## Data supplied
◆ ◆ ◆

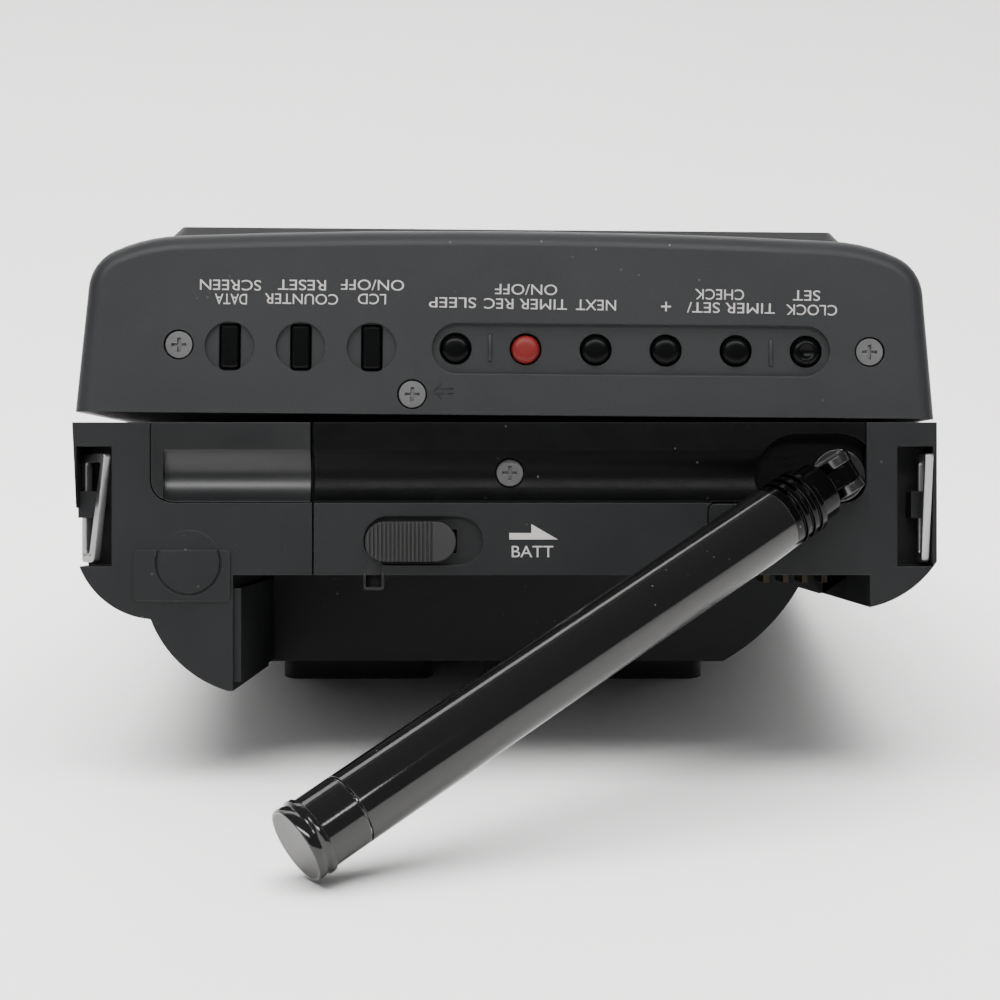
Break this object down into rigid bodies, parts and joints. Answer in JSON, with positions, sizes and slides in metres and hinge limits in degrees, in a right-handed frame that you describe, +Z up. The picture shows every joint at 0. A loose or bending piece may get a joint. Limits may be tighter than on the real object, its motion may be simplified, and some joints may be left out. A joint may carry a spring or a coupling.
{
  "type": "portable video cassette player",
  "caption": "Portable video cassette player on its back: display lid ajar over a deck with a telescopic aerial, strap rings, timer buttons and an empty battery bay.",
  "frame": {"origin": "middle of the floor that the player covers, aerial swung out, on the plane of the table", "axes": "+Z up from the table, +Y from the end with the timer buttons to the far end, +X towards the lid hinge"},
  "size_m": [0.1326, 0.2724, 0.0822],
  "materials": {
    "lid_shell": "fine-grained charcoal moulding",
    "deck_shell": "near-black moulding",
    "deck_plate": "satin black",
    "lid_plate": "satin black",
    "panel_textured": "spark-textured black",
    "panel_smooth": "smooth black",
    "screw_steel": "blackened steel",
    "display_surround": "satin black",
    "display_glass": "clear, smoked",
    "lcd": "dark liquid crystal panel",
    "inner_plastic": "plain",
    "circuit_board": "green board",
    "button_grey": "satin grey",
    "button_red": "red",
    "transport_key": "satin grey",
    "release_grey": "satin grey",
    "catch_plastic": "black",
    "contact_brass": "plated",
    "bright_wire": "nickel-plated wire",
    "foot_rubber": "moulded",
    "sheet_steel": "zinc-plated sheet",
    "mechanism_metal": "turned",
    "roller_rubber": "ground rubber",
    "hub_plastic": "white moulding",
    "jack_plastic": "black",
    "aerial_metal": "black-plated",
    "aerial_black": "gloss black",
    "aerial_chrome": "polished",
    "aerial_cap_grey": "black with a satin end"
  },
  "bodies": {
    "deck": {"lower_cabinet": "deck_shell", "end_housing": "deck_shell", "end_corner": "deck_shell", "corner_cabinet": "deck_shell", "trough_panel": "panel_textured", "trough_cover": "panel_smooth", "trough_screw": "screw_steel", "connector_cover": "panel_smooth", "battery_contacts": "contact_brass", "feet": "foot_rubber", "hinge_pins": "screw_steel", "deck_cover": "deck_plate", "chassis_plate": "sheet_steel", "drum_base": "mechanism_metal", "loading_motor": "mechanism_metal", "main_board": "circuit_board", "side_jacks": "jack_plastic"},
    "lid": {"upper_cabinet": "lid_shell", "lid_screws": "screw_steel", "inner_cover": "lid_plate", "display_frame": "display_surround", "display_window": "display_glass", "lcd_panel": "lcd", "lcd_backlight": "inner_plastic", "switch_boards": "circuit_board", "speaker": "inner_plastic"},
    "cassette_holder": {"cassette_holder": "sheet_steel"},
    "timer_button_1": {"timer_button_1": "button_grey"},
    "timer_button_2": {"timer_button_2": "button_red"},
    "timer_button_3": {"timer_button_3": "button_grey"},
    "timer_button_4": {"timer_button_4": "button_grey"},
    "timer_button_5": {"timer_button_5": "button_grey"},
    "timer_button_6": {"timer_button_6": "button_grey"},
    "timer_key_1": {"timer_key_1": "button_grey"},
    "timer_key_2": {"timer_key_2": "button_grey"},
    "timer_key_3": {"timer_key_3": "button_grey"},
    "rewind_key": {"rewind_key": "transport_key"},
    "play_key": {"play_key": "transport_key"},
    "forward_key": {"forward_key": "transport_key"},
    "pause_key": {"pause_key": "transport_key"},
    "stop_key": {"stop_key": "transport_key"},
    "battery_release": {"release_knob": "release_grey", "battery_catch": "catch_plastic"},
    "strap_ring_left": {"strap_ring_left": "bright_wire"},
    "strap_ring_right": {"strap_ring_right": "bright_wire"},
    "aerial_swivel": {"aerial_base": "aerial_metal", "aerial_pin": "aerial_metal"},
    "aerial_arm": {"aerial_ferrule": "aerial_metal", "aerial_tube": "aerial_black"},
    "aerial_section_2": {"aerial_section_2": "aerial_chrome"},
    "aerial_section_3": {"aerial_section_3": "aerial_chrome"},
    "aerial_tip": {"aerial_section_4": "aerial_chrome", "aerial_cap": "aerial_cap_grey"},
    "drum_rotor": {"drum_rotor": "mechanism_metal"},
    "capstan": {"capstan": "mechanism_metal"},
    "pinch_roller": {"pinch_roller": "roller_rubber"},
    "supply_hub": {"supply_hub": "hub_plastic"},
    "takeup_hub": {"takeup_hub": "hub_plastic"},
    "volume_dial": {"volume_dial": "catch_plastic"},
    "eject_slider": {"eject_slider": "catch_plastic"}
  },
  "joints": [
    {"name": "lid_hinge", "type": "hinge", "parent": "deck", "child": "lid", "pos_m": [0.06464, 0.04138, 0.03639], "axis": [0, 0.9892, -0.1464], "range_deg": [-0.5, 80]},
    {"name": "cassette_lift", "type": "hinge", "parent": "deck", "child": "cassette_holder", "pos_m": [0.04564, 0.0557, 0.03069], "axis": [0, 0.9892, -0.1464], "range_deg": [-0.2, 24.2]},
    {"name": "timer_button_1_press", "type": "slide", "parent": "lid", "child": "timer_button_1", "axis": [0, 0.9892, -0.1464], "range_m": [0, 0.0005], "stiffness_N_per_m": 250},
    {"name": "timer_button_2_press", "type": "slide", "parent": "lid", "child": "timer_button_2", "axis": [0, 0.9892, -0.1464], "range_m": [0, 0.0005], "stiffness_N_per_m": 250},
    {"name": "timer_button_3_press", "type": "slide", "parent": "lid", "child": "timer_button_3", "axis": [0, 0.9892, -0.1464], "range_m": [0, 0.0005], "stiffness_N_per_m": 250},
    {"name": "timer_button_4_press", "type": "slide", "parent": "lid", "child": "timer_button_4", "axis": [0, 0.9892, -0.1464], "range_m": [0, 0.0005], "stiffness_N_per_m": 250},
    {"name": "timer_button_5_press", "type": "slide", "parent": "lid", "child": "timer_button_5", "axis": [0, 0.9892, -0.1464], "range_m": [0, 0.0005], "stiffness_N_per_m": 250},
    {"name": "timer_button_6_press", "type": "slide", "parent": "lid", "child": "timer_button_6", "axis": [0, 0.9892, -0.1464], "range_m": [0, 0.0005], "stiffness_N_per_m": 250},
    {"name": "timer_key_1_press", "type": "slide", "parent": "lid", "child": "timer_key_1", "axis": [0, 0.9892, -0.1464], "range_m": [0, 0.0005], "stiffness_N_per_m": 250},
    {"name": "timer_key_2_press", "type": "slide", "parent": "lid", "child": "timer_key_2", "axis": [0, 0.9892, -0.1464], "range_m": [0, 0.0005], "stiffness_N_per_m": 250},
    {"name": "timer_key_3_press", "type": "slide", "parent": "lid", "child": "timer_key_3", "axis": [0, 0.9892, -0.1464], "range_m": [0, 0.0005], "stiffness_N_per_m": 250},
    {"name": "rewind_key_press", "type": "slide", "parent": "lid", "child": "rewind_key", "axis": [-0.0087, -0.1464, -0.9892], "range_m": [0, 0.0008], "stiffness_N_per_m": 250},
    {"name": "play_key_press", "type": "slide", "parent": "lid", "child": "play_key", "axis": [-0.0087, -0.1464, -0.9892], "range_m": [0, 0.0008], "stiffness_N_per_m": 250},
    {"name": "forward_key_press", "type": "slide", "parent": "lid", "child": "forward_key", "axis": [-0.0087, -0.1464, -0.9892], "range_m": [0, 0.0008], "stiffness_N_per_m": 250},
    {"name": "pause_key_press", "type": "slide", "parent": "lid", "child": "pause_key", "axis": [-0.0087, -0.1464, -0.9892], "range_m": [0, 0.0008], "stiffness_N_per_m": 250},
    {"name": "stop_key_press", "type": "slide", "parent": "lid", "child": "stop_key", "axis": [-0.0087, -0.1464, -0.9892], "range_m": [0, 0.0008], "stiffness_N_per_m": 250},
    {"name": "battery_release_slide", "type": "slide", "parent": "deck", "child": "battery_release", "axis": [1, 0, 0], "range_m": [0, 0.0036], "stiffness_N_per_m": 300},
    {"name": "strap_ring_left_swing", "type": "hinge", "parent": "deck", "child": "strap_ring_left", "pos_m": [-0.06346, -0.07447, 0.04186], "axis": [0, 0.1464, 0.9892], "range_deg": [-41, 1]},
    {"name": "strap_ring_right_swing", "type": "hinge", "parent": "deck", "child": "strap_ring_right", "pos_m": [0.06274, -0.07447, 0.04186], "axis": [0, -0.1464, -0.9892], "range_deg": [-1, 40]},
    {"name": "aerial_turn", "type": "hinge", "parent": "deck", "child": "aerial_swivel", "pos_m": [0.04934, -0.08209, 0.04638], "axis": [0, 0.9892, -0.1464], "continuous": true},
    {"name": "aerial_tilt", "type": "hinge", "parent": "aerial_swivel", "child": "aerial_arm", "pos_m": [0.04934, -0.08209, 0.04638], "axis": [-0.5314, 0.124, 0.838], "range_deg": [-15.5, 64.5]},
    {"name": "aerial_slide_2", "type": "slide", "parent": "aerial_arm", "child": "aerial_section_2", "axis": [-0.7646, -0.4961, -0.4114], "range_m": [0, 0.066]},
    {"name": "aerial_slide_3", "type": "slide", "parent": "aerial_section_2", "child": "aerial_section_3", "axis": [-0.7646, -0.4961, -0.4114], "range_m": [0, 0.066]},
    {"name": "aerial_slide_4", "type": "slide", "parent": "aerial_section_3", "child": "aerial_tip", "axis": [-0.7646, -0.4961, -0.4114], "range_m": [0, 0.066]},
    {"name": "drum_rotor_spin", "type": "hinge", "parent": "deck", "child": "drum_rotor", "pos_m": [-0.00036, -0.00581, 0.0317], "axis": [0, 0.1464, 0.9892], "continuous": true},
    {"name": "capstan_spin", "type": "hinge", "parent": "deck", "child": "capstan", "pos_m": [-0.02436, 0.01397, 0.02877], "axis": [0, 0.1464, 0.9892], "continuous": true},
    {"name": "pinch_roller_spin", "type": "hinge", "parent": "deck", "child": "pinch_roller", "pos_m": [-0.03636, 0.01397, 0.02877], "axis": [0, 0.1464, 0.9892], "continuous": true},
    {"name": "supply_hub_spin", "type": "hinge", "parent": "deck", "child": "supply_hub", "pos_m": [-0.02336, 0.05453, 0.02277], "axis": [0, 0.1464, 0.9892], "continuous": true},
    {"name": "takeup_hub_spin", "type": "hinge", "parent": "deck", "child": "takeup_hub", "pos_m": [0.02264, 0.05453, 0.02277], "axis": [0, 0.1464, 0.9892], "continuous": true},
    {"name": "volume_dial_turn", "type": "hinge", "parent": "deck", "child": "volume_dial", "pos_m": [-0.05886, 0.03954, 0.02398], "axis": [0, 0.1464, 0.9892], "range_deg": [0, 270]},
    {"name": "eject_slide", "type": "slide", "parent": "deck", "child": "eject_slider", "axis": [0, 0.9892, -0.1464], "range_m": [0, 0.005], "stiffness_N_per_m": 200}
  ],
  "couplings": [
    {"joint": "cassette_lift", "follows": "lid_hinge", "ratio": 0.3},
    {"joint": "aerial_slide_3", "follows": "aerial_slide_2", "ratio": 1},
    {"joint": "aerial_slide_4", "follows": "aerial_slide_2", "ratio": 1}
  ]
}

◆ ◆ ◆

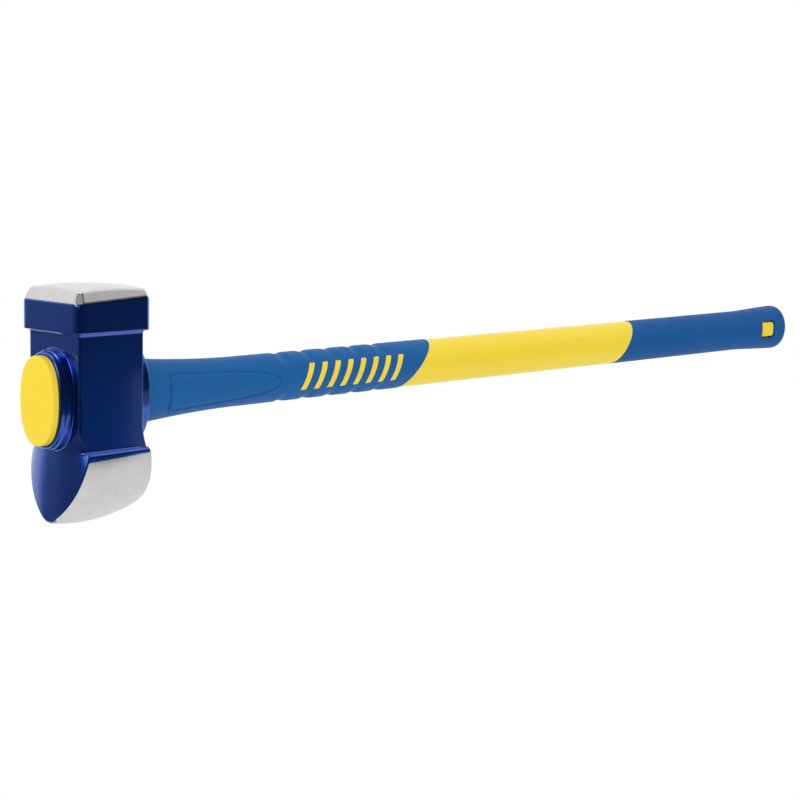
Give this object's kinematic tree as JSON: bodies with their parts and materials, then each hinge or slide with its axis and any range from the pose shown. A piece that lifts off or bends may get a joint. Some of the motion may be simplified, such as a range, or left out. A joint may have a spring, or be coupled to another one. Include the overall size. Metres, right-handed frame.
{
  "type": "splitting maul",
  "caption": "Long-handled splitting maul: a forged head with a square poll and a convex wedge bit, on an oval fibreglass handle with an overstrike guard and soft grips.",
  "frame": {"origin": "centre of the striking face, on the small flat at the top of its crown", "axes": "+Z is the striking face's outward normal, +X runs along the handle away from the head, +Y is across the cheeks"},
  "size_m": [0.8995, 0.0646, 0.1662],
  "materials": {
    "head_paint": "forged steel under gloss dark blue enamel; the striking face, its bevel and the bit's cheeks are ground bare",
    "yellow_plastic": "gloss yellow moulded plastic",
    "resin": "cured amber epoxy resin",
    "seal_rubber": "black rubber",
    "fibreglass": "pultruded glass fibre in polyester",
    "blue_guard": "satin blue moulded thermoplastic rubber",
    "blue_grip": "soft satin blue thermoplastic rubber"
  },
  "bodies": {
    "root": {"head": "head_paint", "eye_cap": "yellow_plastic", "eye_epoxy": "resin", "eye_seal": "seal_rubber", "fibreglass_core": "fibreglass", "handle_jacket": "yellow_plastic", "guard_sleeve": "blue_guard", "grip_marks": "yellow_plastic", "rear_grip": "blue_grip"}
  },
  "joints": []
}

◆ ◆ ◆

## Exercise instructions
Work out how many lines of the listing above include the word "joints". Report only the number.

## Exercise result
3